This month more than 1000 scientists and engineers are gathering in Geneva to attend the biennial European Conference on Applied Superconductivity (EUCAS 2017). This international event covers all aspects of the field, from electronics and large-scale devices to basic superconducting materials and cables. The organisation has been assigned to CERN, home to the largest superconducting system in operation (the Large Hadron Collider, LHC) and where next-generation superconductors are being developed for the high-luminosity LHC upgrade (HL-LHC) and Future Circular Collider (FCC) projects.

When Karl H Onnes discovered superconductivity in 1911, Ernest Rutherford was just publishing his famous paper unveiling the structure of the atom. But superconductivity and nuclear physics, both with their own harvests of Nobel prizes, were unconnected for many years. Accelerators have brought the fields together, as this issue of CERN Courier demonstrates.

The constant evolution of high-voltage radio-frequency (RF) cavities and powerful magnets to accelerate and guide particles around accelerators drove a transformation of our understanding of fundamental physics. But by the 1970s, the limit of RF power and magnetic-field strength had nearly been reached and gigantism seemed the only option to reach higher energies.

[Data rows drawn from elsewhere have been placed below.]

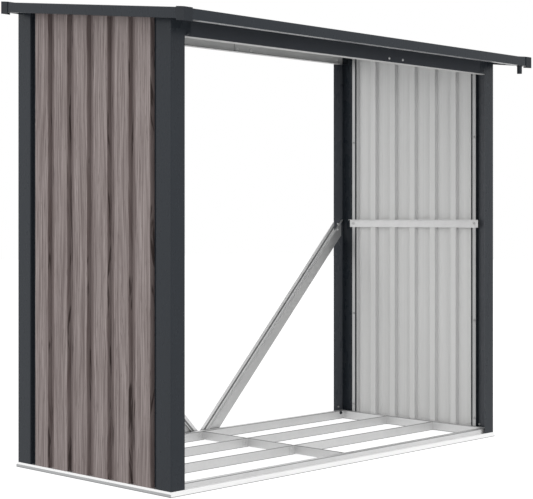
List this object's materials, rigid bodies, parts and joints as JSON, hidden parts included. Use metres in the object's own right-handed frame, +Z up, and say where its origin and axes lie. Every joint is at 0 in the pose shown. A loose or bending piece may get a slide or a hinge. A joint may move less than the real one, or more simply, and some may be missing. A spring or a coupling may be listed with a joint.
{
  "type": "metal log store",
  "caption": "Open-fronted metal log store with ribbed wood-print end walls, dark corner posts, a lean-to roof and a slatted steel floor frame.",
  "frame": {"origin": "centre of the roof's plan, at the level of the base rails' underside", "axes": "+Z up, +X along the open front to the right as seen from the front, +Y from the open front to the rear"},
  "size_m": [1.749, 0.8744, 1.5171],
  "materials": {
    "anthracite_paint": "semi-gloss anthracite powder coat",
    "woodgrain_panel": "matt printed wood grain outside, pale grey backing coat inside",
    "roof_paint": "anthracite coat on top, pale grey backing coat below",
    "galvanised_steel": "plain galvanised, matt",
    "cap_plastic": "dark grey moulded plastic"
  },
  "bodies": {
    "root": {"base_rail_front": "galvanised_steel", "base_rail_left": "galvanised_steel", "base_rail_rear": "galvanised_steel", "base_rail_right": "galvanised_steel", "corner_cap_front_left": "cap_plastic", "corner_cap_front_right": "cap_plastic", "corner_cap_rear_left": "cap_plastic", "corner_cap_rear_right": "cap_plastic", "drain_stub": "cap_plastic", "floor_joist_1": "galvanised_steel", "floor_joist_2": "galvanised_steel", "floor_strut_1": "galvanised_steel", "floor_strut_2": "galvanised_steel", "floor_strut_3": "galvanised_steel", "front_gutter": "anthracite_paint", "header_front_long": "anthracite_paint", "header_front_short": "anthracite_paint", "header_rear_long": "anthracite_paint", "header_rear_short": "anthracite_paint", "mid_rail_left": "galvanised_steel", "mid_rail_right": "galvanised_steel", "post_front_left": "anthracite_paint", "post_front_right": "anthracite_paint", "post_rear_left": "anthracite_paint", "post_rear_right": "anthracite_paint", "rear_brace_left": "galvanised_steel", "rear_brace_right": "galvanised_steel", "rear_trim": "anthracite_paint", "roof_sheet_1": "roof_paint", "roof_sheet_2": "roof_paint", "roof_sheet_3": "roof_paint", "splice_plate_front": "galvanised_steel", "splice_plate_rear": "galvanised_steel", "top_rail_left": "galvanised_steel", "top_rail_right": "galvanised_steel", "upright_strip_front_left": "galvanised_steel", "upright_strip_front_right": "galvanised_steel", "upright_strip_rear_left": "galvanised_steel", "upright_strip_rear_right": "galvanised_steel", "verge_trim_left": "anthracite_paint", "verge_trim_right": "anthracite_paint", "wall_panel_left": "woodgrain_panel", "wall_panel_right": "woodgrain_panel"}
  },
  "joints": []
}
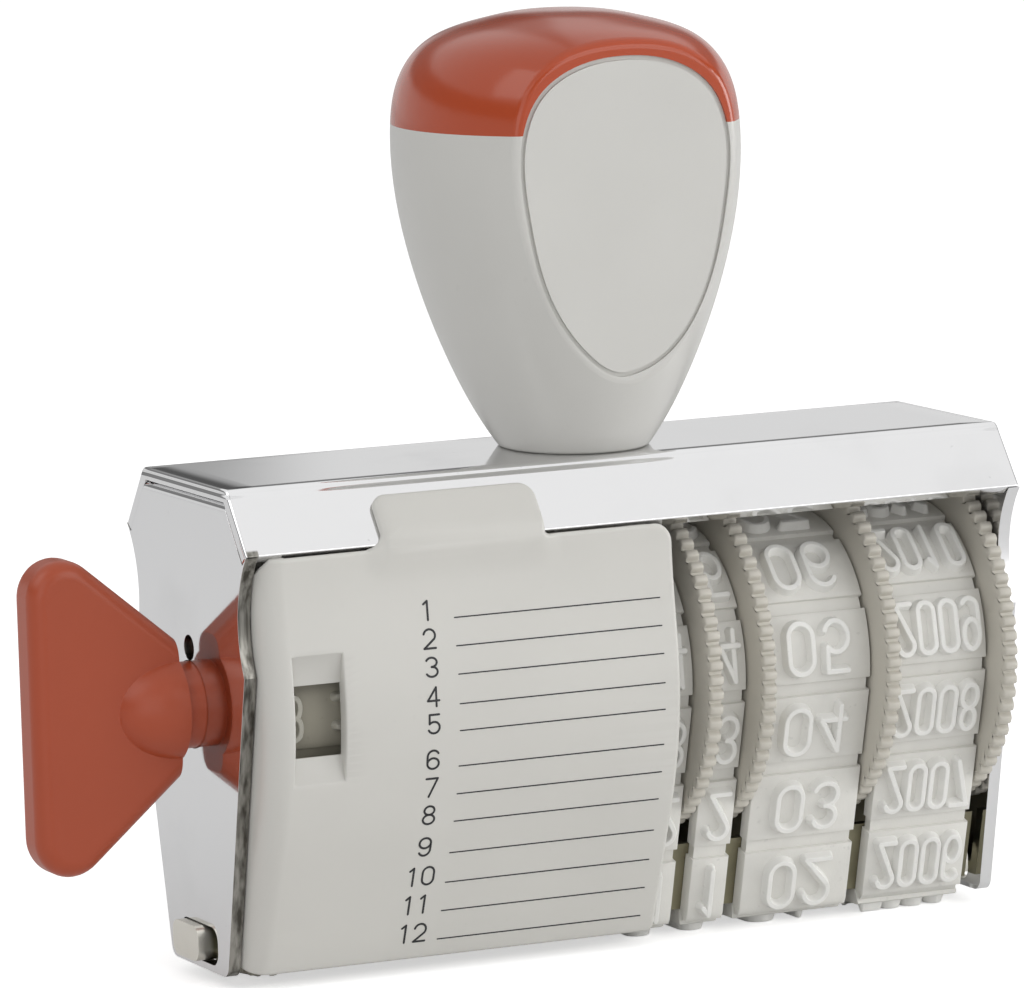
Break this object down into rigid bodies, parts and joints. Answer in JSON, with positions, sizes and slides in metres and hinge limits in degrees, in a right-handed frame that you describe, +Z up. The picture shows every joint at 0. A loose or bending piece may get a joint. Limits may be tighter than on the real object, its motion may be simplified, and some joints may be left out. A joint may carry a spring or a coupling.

In the meantime, a few practical superconductors had become available: niobium-zirconium alloy, niobium-tin compound (Nb3Sn) and niobium-titanium alloy (Nb-Ti). Its reliability in processing and uniformity of production made Nb-Ti the superconductor of choice for all projects.

The first large application of Nb-Ti was for high-energy physics, driving the bubble-chamber solenoids for Argonne National Laboratory in the US (see "Unique magnets"). But it was accelerators, even more than detectors or fusion applications, that drove the development of technical superconductors. Following the birth of the modern Nb-Ti superconductor in 1968, rapid R&D took place for large high-energy physics projects such as the proposed but never born Superconducting SPS at CERN, the ill-fated Isabelle/CBA collider at BNL and the Tevatron at Fermilab (see "Powering the field forwards"). By the end of the 1980s, superconductors had to be produced on industrial scales, as did the niobium RF accelerating cavities (see "Souped up RF") for LEPII and other projects. MRI, based on 0.5–3 T superconducting magnets, also took off at that time, today dominating the market with around 3000 items built per year.

The LHC is the summit of 30 years of improvement in Nb-Ti-based conductors. Its 8.3 T dipole fields are generated by 10 km-long, 1 mm-diameter wires containing 6000 well-separated Nb-Ti filaments, each 6 μm thick and protected by a thin Nb barrier, all embedded in pure copper and then coated with a film of oxidised tin-silver alloy. The LHC contains 1200 tonnes of this material, made by six companies worldwide, and five years ago it powered the LHC to produce the Higgs boson.

But the story is not finished. The increased collision rate of the HL-LHC requires us to go beyond the 10 T wall and, despite its brittleness, we are now able to exploit the superior intrinsic properties of Nb3Sn to reach 11 T in a dipole and almost 12 T peak field in a quadrupole. Wire developed for the LHC upgrade is also being used for high-resolution NMR spectroscopy and advanced proton therapy, and Nb3Sn is being used in vast quantities for the ITER fusion project (see "ITER's massive magnets enter production"). Testing the Nb3Sn technology for the HL-LHC is also critical for the next jump in energy: 100 TeV, as envisaged by the CERN-coordinated FCC study. This requires a dipole field of 16 T, pushing Nb3Sn beyond its present limits, but the superconducting industry has taken up the challenge. Training young researchers will further boost this technology – for example, via the CERN-coordinated EASITrain network on advanced superconductivity for PhD students, due to begin in October this year (see "Get on board with EASITtrain").

The virtuous spiral between high-energy physics and superconductivity is never ending (see "Superconductors and particle physics entwined"), with pioneering research also taking place at CERN to test the practicalities of high-temperature superconductors (see "Taming high-temperature superconductivity") based on yttrium or iron. This may lead us to dream about a 20–25 T dipole magnet – an immense challenge that will not only give us access to unconquered lands of particle physics but expand the use of superconductors in medicine, energy and other areas of our daily lives.